**YOUR TASK**
Scan the data for "from" and copy the lines it appears in.

**SOURCE EXCERPT**
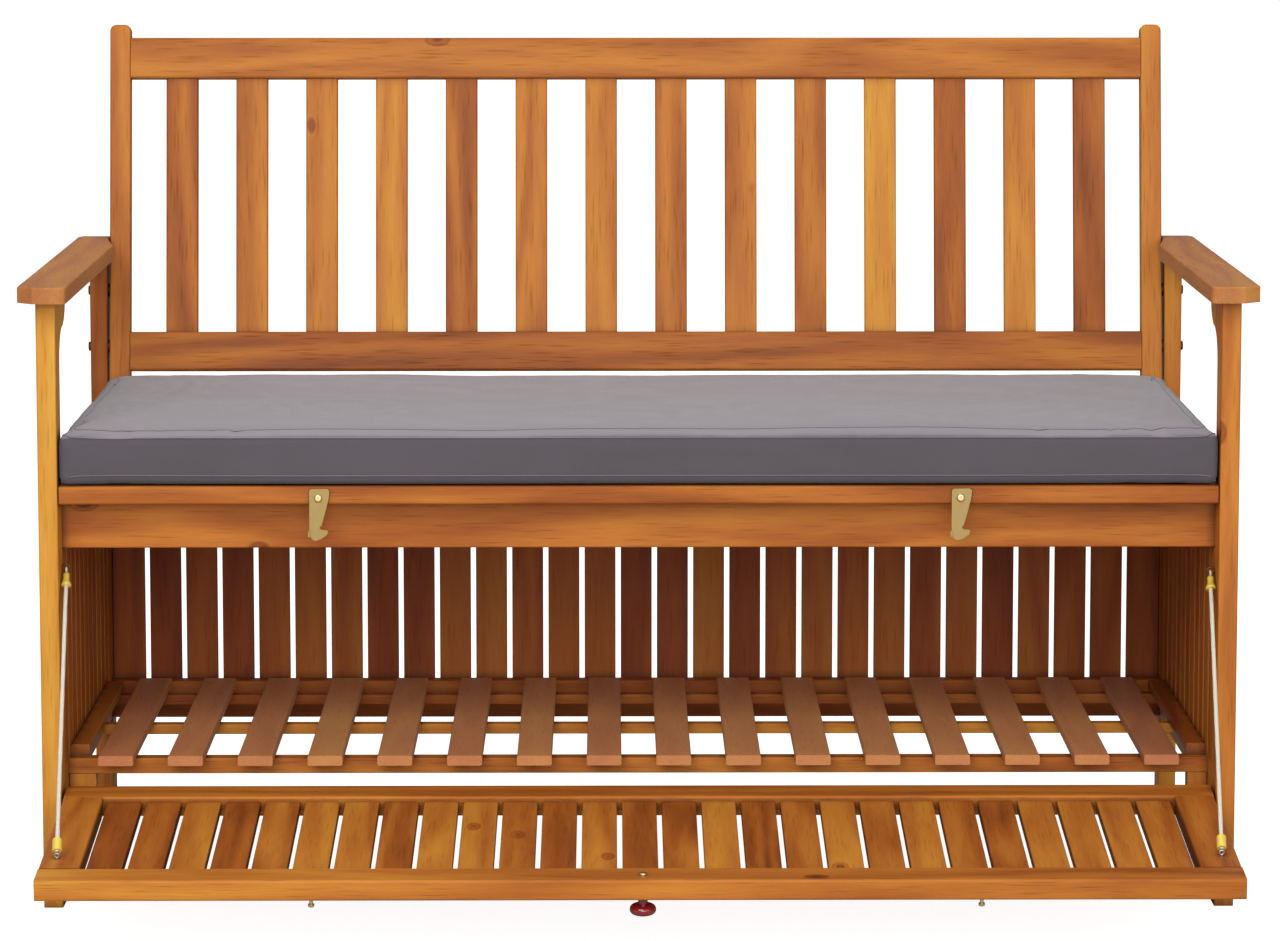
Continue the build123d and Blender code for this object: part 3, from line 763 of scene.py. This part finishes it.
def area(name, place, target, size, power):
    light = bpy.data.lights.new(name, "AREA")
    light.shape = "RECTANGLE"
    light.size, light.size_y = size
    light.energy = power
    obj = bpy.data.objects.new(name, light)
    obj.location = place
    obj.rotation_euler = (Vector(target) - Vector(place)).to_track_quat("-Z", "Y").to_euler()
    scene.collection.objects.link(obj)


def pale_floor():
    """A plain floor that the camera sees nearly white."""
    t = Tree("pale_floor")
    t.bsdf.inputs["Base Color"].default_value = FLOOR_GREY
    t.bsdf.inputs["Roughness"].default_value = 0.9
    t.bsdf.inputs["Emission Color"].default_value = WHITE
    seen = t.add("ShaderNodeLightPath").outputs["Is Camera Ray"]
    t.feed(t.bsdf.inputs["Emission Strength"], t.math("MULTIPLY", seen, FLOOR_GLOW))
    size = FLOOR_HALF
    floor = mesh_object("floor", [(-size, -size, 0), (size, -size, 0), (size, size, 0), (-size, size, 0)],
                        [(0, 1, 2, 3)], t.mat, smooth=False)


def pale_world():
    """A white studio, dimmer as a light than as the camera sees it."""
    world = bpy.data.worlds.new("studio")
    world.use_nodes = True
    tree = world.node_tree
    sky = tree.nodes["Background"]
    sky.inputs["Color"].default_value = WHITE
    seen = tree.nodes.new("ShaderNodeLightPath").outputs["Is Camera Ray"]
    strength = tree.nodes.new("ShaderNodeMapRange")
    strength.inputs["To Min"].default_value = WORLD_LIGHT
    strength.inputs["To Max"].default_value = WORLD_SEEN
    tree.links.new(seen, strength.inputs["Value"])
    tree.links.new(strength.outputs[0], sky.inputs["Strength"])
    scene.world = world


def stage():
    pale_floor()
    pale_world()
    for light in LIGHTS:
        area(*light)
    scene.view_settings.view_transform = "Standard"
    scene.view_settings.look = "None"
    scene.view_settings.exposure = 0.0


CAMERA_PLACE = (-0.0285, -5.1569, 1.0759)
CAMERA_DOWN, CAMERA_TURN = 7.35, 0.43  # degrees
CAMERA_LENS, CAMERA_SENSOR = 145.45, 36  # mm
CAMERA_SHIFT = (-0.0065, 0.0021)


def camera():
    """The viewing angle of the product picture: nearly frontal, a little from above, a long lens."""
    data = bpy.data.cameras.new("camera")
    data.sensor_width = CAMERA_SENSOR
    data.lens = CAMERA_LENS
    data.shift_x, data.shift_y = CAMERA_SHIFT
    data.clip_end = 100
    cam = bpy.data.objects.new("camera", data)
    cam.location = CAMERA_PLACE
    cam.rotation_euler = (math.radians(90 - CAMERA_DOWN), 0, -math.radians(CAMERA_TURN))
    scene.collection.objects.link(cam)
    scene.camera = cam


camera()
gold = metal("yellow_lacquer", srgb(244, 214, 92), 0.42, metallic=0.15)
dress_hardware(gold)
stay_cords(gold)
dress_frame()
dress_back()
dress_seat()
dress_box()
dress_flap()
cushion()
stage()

**COMPLETE ANSWER**
Continue the build123d and Blender code for this object: part 3, from line 763 of scene.py. This part finishes it.
    """The viewing angle of the product picture: nearly frontal, a little from above, a long lens."""